I cannot tell if it was me dreaming about it or if I woke up thinking about New Orleans, and Louisiana in general. Damien and I are planning on going to New Orleans for our 3rd anniversary in April, but the plan was to stay at Rosewalk House before my friends who own it decided they were going to divorce and sell it. So now I'm trying to imagine the best course of action if they've sold it before April. If we can stay with Jerry & Ma Carol, I would just as soon do that. Plus, Auston has really grown since the last time I saw him and I'd like to spend some time with him before he graduates. He's already taller than me, which kind of freaks me out. Anyway, it doesn't matter. I'd like to visit them either way, whether we get to stay with them or not. While I was thinking about that, I remembered that months ago I'd written also written this draft which I just found this morning and decided to go ahead and post it. I was missing two links and decided to go anhead and search for them, and as fate would have it got them on the first try. Anyway, here's my New Orleans post:

I wrote over the summer about my experience of hearing Jeff Buckley for the very first time while I was in New Orleans. In that entry I describe the neighborhood that Rosewalk House sits in like this:
"Across the street was a bakery, a wine shop, a news stand, and a coffeehouse. All over the neighborhood you could smell things exclusive to New Orleans and the South in general, scents I have come to love over the years that can make an evening outside doing absolutely nothing a voyage of discovery just from their fingerprints on the air if you let your nose be your compass. Confederate jasmine, baguettes baking in an ancient Creole brick oven with the memory of hundreds - thousands of loaves before etched in the clay, coffee and chicory, steam from fat raindrops scorched on the unforgiving pavement of a Southern road in August, cut grass, and that smell that really old, cozy houses have. If I remember it all hard enough and close my eyes, I'd surely float right up and out of this chair..."
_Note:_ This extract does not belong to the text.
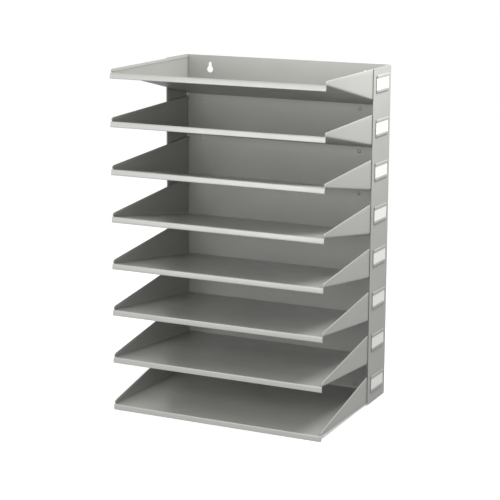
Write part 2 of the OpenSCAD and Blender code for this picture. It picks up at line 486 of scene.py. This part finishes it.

That is only part of it, though. What I was describing there was just one square block. New Orleans is all about parties, tradition, culture, food, and music, all bathed in Catholicism and Voodoo. Thanks to people like the pirate Jean Lafitte, Mme. Delphine Lalaurie (about whom I devoted an entire Friends layout to), Marie Laveau, and in more recent times Anne Rice, there is also a gothic subculture and history of haunted goings-on rampant throughout the French Quarter and surrounding areas.
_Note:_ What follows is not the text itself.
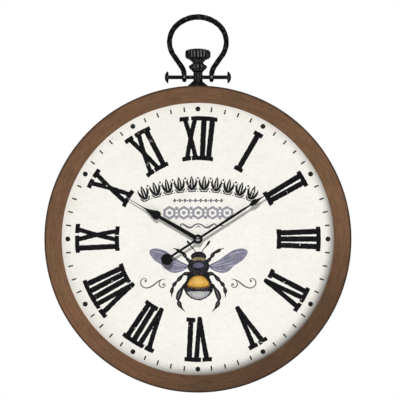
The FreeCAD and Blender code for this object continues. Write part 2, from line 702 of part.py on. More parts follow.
# cannon pinion: the minute arbor, with the friction-held centre wheel on it
can_y = cf + 3.0
cannon = teeth(12, MOD_MOTION, pinion_profile(12, MOD_MOTION), ph_cannon, 0, FZ, can_y, 1.1)
arb = arbor_radius.v
cannon = cannon.fuse(rod(arb, 0, -38.4, can_y + 2.6, FZ))
cannon = cannon.fuse(rod(1.2, 0, -40.4, -38.4, FZ))
cannon = cannon.cut(rod(0.75, 0, can_y - 3.0, can_y + 4.0, FZ))
node(shape_node("cannon_pinion", cannon), "cannon_pinion")
cen_y = can_y + 1.5
cwheel = teeth(64, MOD_CENTRE, wheel_profile(64, MOD_CENTRE), ph_centre, 0, FZ, cen_y, gt)
spokes = []
for n in range(4):
    a0 = math.radians(45 + 90 * n)
    spokes.append(rod(2.0, 5.4 * math.cos(a0), cen_y - 1, cen_y + 2, FZ + 5.4 * math.sin(a0)))
cwheel = ring_of(cwheel, rod(arb, 0, cen_y - 1, cen_y + 2, FZ), *spokes)
node(shape_node("centre_wheel", cwheel), "centre_wheel")

# motion-work wheel, its pinion and the setting arbor out of the back
mx, mz = motion[0], FZ + motion[1]
mwheel = teeth(36, MOD_MOTION, wheel_profile(36, MOD_MOTION), ph_motion, mx, mz, can_y + 0.1, gt)
mpin = teeth(10, MOD_HOUR, pinion_profile(10, MOD_HOUR), ph_motion_pinion, mx, mz,
             hour_y - 0.2, can_y + 0.2 - hour_y + 0.2)
mwheel = mwheel.fuse(mpin).fuse(rod(0.5, mx, cf + 0.35, hour_y, mz))
mwheel = mwheel.fuse(rod(1.0, mx, can_y, cb + 3.0, mz))
node(shape_node("motion_wheel", mwheel), "motion_wheel")
knob = revolve("knob", [
    (1.0, 1.3), (2.6, 1.3), (3.0, 1.6), (6.4, 1.6), (6.8, 2.0), (6.8, 5.2),
    (6.2, 5.8), (0.0, 5.8), (0.0, 3.0), (1.0, 3.0)],
    motion[0], case_back, face_z + motion[1], TO_Y, held=False)
knob_tools = []
for i in range(20):
    a = math.radians(18 * i)
    knob_tools.append(cyl("knob_groove", 0.5, 6.0, motion[0] + 6.95 * math.cos(a),
                          case_back + 1.2, face_z + motion[1] + 6.95 * math.sin(a)))
node(cut("knob_cut", knob, *knob_tools), "setting_knob")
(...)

I love the local people in New Orleans. They're quite charming, and very no-nonsense. Seemingly everywhere you run into people, they are walking history books. And there is SO much to see. My personal favorite places are Central Grocery, where I can get my beloved muffeletta (FOOD-GASM!) and really good marinated olives. I love Magazine Street for shopping. Reverend Zombie's Voodoo Shop is where you can buy gris gris bags, excellent postcards, and find all things occultic - plus they have thousands of cute and interesting little tchotchkes. The Audubon Aquarium of the Americas is one of the coolest things I have ever seen in my life, if you go to New Orleans you have to see this place. You'll be completely enchanted. You'll see street performers, artists, palmists, and various and sundry other mystics in Jackson Square. Have lunch at Cafe Pontalba, in the historic Pontalba Apartment building, said to be the oldest apartment building in the country. Just across the square is the beautiful St. Louis Cathedral, and across the street is the historic LePetit Théatre, which has its own haunted history. One block toward the river and the Moon Walk is the French Market, which is amazing. It is also the location of the legendary Cafe Du Monde (OMG, Creole coffee and beignets). New Orleans is the birthplace of Jazz. Music plays a fundamental part in the way people live and even in the way they die there.
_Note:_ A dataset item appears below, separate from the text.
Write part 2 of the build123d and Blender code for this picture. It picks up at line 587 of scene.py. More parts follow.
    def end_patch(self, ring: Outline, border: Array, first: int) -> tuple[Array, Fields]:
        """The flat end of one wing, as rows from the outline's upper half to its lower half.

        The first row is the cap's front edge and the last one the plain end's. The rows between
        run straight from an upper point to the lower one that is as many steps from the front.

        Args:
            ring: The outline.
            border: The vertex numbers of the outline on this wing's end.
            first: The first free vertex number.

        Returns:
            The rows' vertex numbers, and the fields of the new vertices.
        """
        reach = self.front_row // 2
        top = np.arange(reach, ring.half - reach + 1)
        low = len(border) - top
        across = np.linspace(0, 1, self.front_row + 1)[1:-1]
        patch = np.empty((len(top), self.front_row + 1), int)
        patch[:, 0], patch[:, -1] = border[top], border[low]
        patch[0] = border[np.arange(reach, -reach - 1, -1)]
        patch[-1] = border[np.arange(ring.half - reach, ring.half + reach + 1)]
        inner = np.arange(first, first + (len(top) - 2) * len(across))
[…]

St. Louis Cemetery No. 1, on Basin Street, just outside the Quarter, is one of the "Cities Of The Dead" that New Orleans is justifiably famous for. I personally think the Metairie cemetery is the most awe inspiring. The city was constructed below sea level, and the water table is so high that the dead must be buried above ground. This is the cemetery that houses Marie Laveau's tomb. According to legend, she still grants wishes. You mark the tomb with XXX in chalk or brick, rub the ground three times with your foot, knock three times (to wake the dead) and make a wish. Yeah. A great deal of my interest in New Orleans stems from its mythology, specifically of the historic atrocity and haunting tales, which are plentiful.

Take a streetcar down St. Charles to the Garden District to see some amazing houses and extraordinary architecture. You can see the homes of Anne Rice and NIN's Trent Reznor, as well as many others. The Lafayette Cemetery #1 is the setting of many of Anne Rice's novels, including The Vampire Lestat and The Witching Hour.

It's just a wonderful, magical place and I'm looking forward to showing all of this to Damien when we go next Spring. I think I'll enjoy it all much more this time, considering how much I know he's going to love it there!